● PROVIDED DATA:
★ ★ ★ ★ ★ ★ ★

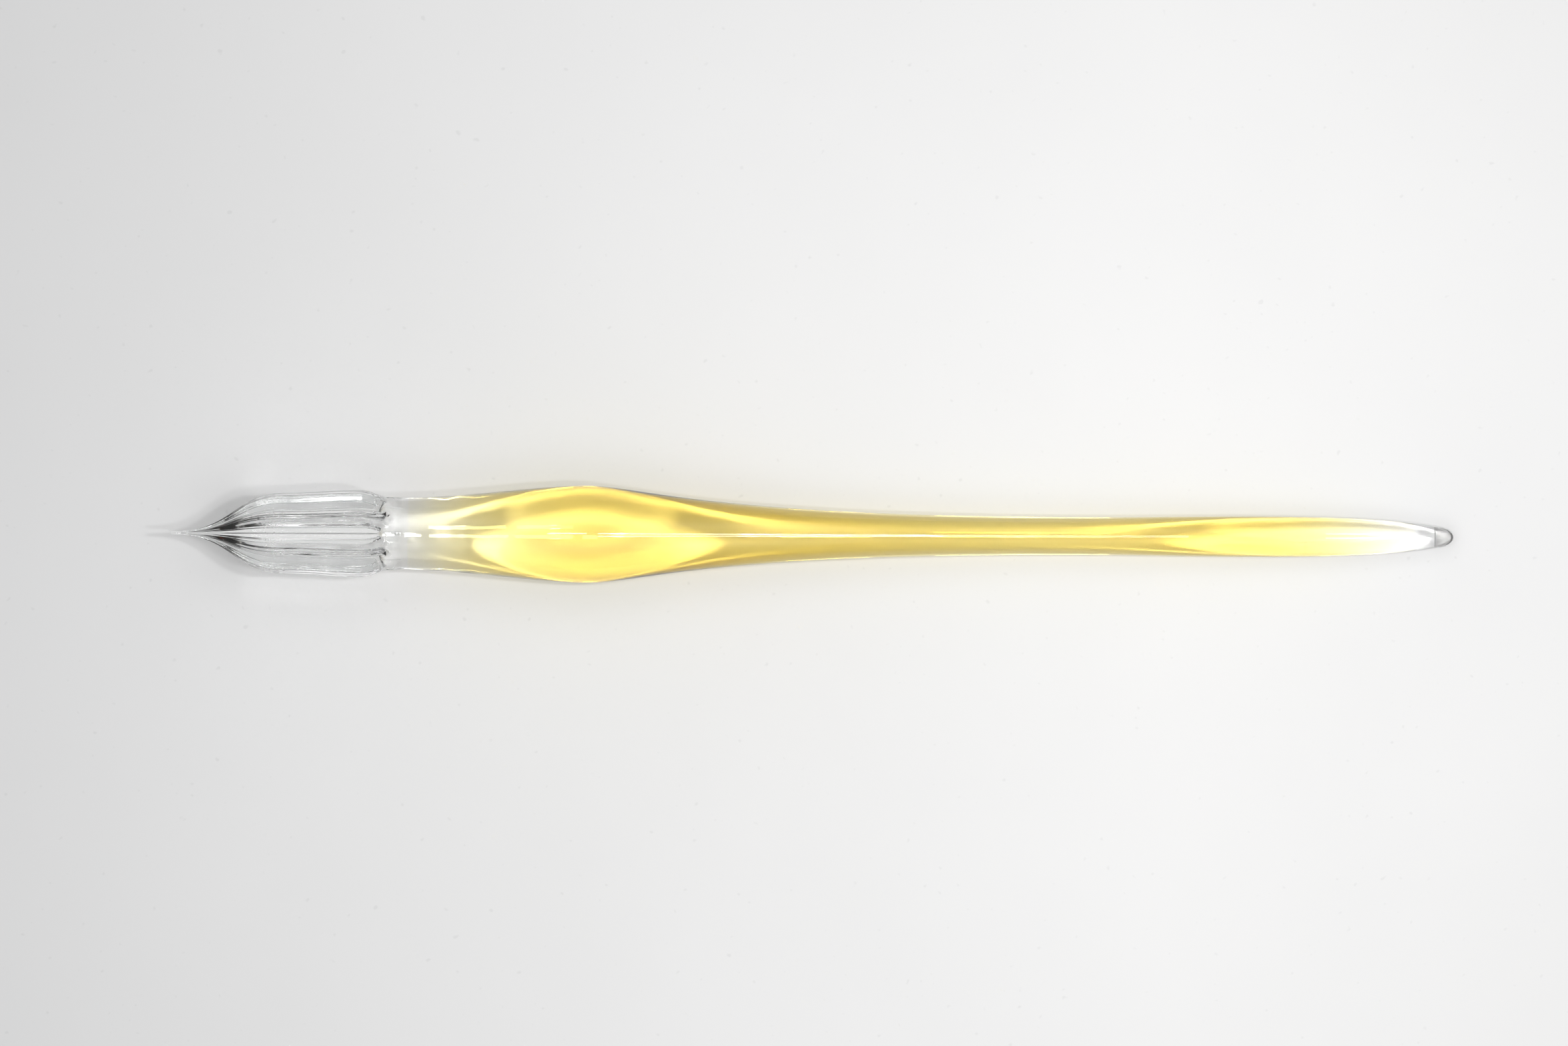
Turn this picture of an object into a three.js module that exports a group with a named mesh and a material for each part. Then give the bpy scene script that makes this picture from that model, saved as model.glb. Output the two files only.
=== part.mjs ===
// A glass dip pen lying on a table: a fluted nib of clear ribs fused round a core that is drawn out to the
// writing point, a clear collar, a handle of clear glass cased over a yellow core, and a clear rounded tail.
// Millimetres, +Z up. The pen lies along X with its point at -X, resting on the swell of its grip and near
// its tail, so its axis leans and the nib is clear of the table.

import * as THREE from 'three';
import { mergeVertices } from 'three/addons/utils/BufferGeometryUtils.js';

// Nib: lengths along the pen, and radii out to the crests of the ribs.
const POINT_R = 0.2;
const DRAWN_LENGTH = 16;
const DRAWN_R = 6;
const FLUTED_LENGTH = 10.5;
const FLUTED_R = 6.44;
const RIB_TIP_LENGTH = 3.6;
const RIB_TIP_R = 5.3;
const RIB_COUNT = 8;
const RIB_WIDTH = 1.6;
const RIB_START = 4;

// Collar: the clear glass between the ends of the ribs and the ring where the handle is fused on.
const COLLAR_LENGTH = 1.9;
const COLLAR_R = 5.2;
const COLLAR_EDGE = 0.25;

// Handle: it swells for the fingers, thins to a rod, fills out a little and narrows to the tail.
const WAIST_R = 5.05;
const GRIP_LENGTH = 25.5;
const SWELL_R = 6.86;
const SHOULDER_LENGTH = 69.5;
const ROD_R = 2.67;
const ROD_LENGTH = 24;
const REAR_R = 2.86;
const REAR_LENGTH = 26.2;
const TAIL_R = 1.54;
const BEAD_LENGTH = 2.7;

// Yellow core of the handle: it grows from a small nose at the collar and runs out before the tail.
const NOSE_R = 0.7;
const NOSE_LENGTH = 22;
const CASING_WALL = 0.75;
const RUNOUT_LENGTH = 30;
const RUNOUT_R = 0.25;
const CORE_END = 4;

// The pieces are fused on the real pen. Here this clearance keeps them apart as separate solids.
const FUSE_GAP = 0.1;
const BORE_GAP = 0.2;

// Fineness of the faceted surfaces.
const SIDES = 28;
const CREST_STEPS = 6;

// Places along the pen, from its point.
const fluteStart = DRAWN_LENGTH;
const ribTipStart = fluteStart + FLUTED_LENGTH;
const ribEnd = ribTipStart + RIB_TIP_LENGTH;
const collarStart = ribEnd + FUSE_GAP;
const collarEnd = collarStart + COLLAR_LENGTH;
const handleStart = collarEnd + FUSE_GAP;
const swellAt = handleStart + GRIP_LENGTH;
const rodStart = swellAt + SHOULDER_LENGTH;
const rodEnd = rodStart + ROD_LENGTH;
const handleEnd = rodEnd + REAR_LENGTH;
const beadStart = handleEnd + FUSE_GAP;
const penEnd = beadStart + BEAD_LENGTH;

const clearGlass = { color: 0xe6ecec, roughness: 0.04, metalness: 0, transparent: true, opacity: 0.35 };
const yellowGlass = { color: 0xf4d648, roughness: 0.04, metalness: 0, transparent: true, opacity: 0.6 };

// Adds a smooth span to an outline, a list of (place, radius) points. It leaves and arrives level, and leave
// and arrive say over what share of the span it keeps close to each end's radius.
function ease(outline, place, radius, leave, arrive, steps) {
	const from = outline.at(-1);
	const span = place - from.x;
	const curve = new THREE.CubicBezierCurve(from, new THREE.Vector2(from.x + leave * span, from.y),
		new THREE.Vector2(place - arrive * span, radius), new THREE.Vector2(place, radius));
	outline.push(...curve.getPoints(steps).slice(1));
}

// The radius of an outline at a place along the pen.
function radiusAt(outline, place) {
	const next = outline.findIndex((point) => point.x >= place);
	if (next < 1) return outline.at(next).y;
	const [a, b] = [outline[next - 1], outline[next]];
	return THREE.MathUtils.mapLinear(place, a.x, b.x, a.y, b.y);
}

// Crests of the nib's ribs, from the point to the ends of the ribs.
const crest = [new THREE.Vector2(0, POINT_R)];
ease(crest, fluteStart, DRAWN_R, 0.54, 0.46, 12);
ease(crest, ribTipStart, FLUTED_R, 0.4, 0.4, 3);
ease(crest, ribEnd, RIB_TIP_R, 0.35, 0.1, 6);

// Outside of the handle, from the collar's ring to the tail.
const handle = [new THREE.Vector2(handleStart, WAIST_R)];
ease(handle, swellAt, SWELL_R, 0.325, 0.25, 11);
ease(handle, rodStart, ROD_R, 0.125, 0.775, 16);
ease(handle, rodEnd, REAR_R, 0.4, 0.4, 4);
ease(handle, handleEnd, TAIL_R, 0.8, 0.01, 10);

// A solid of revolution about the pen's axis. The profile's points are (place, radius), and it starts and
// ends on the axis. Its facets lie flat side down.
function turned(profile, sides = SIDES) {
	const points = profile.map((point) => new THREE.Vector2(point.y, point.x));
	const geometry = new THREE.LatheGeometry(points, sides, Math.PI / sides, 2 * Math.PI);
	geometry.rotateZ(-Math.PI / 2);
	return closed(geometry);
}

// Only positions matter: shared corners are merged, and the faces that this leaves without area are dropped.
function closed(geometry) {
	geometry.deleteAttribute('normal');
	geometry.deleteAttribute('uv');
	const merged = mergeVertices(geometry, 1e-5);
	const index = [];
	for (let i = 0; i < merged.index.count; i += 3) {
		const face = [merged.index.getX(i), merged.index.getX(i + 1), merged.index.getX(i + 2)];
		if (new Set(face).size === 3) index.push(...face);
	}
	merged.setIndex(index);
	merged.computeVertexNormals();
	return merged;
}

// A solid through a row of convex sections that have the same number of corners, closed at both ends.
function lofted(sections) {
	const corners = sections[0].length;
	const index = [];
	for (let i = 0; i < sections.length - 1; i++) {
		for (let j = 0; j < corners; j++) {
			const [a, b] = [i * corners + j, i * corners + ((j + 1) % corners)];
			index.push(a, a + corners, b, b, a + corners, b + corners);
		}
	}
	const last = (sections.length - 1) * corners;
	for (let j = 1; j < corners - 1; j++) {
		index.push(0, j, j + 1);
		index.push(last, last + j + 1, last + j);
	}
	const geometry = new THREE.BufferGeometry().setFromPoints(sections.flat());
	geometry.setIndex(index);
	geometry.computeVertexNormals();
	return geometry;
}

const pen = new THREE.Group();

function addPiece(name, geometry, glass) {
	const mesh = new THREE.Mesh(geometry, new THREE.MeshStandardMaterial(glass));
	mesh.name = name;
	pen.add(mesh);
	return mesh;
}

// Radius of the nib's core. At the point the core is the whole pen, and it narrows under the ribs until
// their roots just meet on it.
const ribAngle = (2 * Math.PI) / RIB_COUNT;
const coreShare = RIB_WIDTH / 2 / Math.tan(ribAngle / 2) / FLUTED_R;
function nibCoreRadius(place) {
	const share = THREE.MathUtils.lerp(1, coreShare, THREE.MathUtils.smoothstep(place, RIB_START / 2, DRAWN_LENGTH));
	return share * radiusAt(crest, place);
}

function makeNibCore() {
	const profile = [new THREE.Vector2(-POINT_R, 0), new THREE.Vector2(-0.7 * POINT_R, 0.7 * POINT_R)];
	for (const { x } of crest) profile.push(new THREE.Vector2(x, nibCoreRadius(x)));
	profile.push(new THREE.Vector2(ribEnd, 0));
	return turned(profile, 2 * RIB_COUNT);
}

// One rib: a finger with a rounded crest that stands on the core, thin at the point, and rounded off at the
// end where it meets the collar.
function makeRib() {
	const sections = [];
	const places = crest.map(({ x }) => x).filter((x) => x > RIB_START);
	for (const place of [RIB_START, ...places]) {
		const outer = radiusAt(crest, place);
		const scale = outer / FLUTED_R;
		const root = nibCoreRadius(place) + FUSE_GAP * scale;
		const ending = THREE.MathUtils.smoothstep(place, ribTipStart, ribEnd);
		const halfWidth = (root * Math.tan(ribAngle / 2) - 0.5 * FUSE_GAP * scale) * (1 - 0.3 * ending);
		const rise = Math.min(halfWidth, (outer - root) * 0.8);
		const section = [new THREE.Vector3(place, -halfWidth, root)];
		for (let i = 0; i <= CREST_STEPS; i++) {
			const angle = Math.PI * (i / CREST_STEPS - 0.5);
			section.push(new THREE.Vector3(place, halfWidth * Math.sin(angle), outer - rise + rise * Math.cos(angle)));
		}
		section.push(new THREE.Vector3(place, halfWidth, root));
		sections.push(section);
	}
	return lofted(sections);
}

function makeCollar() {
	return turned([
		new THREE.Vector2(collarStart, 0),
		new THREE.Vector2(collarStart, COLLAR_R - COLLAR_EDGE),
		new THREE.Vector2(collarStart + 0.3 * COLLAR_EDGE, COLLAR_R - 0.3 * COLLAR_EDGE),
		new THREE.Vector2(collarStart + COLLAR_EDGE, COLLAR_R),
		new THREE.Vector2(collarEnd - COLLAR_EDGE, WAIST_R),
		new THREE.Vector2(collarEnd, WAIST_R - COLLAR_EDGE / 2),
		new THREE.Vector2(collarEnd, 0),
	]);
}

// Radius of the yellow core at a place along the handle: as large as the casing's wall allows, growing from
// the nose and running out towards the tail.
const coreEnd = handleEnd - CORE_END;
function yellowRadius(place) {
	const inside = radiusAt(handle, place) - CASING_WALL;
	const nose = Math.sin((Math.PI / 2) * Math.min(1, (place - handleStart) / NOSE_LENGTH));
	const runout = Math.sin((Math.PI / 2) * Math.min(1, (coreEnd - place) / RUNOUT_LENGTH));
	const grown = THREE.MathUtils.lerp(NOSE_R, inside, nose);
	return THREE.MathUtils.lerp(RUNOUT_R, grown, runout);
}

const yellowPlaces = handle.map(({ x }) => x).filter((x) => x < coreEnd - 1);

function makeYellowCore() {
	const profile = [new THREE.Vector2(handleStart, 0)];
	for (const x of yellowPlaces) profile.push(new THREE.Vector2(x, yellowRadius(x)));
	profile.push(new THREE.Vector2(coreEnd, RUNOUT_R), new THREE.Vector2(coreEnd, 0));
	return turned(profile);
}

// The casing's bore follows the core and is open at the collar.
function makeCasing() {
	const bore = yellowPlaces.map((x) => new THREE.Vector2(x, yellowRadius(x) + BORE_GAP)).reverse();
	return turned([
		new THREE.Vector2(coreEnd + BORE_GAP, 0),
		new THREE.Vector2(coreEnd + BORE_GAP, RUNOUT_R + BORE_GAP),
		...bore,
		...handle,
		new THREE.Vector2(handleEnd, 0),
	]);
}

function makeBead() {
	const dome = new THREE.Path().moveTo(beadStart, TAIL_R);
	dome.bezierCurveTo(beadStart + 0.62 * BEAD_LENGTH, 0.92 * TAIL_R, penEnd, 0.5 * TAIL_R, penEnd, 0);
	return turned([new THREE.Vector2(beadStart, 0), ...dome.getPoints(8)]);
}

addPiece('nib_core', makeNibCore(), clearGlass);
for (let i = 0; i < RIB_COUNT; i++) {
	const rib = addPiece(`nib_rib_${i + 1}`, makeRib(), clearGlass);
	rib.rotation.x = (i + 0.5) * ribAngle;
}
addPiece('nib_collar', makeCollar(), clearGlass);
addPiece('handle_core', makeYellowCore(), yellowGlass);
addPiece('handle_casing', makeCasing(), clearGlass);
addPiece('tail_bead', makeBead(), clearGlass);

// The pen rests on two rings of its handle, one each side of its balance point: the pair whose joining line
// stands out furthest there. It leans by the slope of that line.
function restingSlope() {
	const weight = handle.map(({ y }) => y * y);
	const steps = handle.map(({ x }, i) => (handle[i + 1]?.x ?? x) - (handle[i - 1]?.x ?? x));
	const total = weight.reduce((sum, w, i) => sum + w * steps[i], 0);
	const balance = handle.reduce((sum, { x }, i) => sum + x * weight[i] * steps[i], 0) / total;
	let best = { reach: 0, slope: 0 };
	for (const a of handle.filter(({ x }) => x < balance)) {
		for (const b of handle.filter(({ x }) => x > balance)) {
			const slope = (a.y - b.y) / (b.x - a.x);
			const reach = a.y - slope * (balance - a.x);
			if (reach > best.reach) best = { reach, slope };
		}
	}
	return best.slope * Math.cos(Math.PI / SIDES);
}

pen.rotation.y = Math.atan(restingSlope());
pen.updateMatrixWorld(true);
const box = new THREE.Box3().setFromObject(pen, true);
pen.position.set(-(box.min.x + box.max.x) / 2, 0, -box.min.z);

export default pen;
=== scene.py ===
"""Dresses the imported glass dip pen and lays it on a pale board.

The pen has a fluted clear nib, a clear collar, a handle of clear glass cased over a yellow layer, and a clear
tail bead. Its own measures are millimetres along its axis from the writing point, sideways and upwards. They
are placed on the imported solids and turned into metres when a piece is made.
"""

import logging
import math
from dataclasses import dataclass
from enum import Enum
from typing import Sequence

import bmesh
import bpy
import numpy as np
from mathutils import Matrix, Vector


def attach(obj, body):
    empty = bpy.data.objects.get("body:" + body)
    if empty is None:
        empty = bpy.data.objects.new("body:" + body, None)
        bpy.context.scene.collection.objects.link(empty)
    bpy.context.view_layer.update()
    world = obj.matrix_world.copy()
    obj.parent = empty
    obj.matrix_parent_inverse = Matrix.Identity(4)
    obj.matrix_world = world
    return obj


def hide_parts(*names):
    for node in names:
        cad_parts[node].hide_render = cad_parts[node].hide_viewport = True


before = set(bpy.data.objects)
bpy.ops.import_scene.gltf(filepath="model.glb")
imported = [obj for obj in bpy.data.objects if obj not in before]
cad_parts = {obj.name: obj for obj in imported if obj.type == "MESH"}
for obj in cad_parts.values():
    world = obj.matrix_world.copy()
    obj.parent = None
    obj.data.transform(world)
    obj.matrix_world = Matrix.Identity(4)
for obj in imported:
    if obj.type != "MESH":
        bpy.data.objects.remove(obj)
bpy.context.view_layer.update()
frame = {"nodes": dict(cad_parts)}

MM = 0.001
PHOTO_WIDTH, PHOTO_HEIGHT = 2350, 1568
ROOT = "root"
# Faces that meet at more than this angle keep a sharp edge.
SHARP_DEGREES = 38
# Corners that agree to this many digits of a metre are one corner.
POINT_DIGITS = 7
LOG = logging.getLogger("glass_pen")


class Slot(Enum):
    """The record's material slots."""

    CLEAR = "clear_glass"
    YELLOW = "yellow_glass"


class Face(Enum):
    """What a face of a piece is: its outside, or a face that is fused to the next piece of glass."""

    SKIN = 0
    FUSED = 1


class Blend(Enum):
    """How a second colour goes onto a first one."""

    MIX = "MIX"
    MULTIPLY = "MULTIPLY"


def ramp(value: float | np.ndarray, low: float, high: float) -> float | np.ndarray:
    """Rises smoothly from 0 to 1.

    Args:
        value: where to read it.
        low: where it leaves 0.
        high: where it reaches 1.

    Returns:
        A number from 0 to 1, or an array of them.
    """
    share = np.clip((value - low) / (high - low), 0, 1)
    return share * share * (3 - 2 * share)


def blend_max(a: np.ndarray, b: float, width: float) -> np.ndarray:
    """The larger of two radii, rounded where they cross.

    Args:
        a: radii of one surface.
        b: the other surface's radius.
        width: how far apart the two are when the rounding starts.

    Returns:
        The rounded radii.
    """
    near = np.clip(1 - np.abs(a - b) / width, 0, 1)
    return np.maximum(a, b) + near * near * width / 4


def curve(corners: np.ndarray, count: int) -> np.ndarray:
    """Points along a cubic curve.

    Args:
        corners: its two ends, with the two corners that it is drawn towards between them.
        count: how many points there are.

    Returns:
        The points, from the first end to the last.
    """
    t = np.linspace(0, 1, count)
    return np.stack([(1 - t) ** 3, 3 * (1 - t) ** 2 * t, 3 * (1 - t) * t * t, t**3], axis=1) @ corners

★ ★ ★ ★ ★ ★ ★

● WHAT IS REQUIRED: Exactly and only the lines from the line that contains "pen.rotation.y = Math.atan(restingSlope());" through the line that contains "tail bead. Its" are to be repeated as they stand.

● EXERCISE RESULT:
pen.rotation.y = Math.atan(restingSlope());
pen.updateMatrixWorld(true);
const box = new THREE.Box3().setFromObject(pen, true);
pen.position.set(-(box.min.x + box.max.x) / 2, 0, -box.min.z);

export default pen;
=== scene.py ===
"""Dresses the imported glass dip pen and lays it on a pale board.

The pen has a fluted clear nib, a clear collar, a handle of clear glass cased over a yellow layer, and a clear
tail bead. Its own measures are millimetres along its axis from the writing point, sideways and upwards. They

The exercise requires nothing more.